Parece que o PS irá formalizar o apoio ao
candidato Seguro (de nome), o tal que ficou célebre aquando da oposição ao governo
de Passos Coelho/Paulo Portas/PSD/CDS com a sua “abstenção violenta”, e que
estará longe de aglutinar o eleitorado de esquerda e que muito dificilmente irá
disputar uma segunda volta. Será mais um tiro no pé e cujo resultado, se for
bastante negativo, irá deprimir ainda mais o partido e atirá-lo não para a
direita mas para a extinção. Acompanhará o congénere francês, que se prepara para
aprovar o orçamento e viabilizar o governo de napoleão Macron.
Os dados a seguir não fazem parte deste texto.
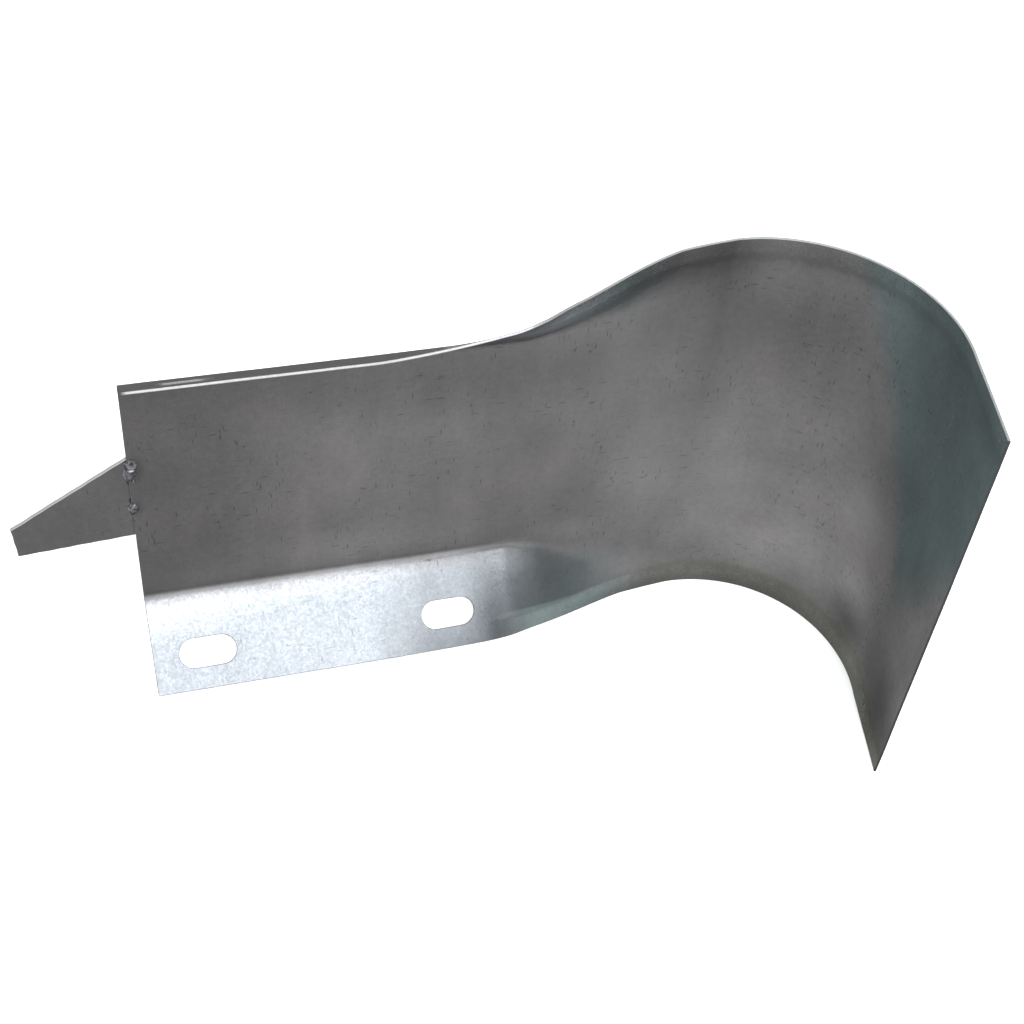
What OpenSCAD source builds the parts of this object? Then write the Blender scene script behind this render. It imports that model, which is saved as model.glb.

O que, diga-se
de passagem, não virá grande mal ao mundo, porque não deixará de ser o
resultado natural da luta de classes, já não estamos no tempo da guerra fria
que justificou a fundação por Soares de um partido de “socialismo democrático”,
contrapondo ao partido de socialismo não democrático de Cunhal, onde tinha feito
a sua instrução política. Com concorrentes deste género o almirante do barco avariado
ganhará a eleição com uma perna às costas.
E voltando à lavagem do cesto das eleições
autárquicas, mais alguns apontamentos poderemos fazer. O "esta não era a
vitória que queríamos" do partido dos arruaceiros não deve ser
desconsiderado, não tiveram trinta câmaras mas somente três, no entanto os ovos
de víbora espalharam-se e irão chocar. O presidente eleito na Madeira no
próprio dia das eleições parece que andou à pancada com elemento do PSD, foi um
bom começo. Se em política o que
depressa nasce, também rapidamente desaparece; contudo, ficam o estilo, os métodos e a
política. Por outro lado, partidos que se reivindicam de esquerda ou de
esquerda mais radical mas que na prática seguem uma estratégia social democrata, de moderação, de colaboracionismo, podem ter a certeza que o seu fim é certo e
garantido. E mais, devido ao agravamento da crise económica e social que está
neste momento a erguer-se, o fim será rápido e mais próximo do que se possa
pensar. Isto acontece quando se intensifica a luta de classes e a classe média
(pequena-burguesia), que é a principal base de apoio destes partidos, se
proletariza. Estará para breve o tempo dos partidos radicais.